Au IXe ou Xe siècle, dans la ville de Retra située sur la côte baltique, Voïslava, fille du Prince de Ratarski Mstivoï, a empoisonné une bague offerte à Mlada, Princesse de Riga, pour gagner le cœur de son fiancé Yaromir. Avec l’aide de la ténébreuse déesse Morena, elle maintient sous contrôle le jeune Prince d’Arkonsi, mais celui-ci à des visions du meurtre dans ses rêves hantés par Lada, déesse de la lumière. Le fantôme de Mlada (rôle tenu par une danseuse) se manifeste lors d’une fête populaire encadrée par les serviteurs du dieu Radegast, et entraîne son bien-aimé sur le mont Triglav où, au milieu d’une ronde des Ombres radieuses, elle tente de se faire comprendre. Pour contrecarrer sa présence, Morena fait apparaître la séduisante Cléopâtre au terme d’un Sabbat, laquelle disparait au premier chant du coq. Yaromir apprend finalement la vérité, abat la coupable mais succombe à son alliée maléfique. Dans la mort, les amoureux sont enfin réunis.

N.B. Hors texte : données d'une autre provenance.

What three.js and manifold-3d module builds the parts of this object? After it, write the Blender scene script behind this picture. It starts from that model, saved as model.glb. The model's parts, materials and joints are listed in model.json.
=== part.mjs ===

Peu donné sur scène depuis sa création, le 1er novembre 1892, sous la baguette du Bohémien Eduard Nápravník, l’opéra-ballet en quatre actes connaît une production au Bolchoï en 1989. Si une image précaire, une version en play-back et une mise en abime du spectacle (figurants costumés applaudissant dans des loges) ne vous effrayent pas, alors n’hésitez pas ! Cette production bouillonnante de Boris Pokrovsky, sur fond de magie noire qui démultiplie les protagonistes (totems, poupées et danseurs), élève le foisonnement au rang d’art. On ne s’ennuie pas une seconde, d’autant que la musique chatoyante et nuancée du wagnerophile russe, portée par Alexandre Lazarev, enchante l’oreille, tout comme Gleb Nikolsky (Mstivoï) plein de vaillance et d’ampleur, Makvala Kasrashvili (Voïslava) au chant aussi sûr et expressif que celui de Galina Borisova (Morena), Oleg Kulko (Yaromir) clair et souple, et Anton Djapaparidze (Grand Prêtre), artiste dans sa plénitude.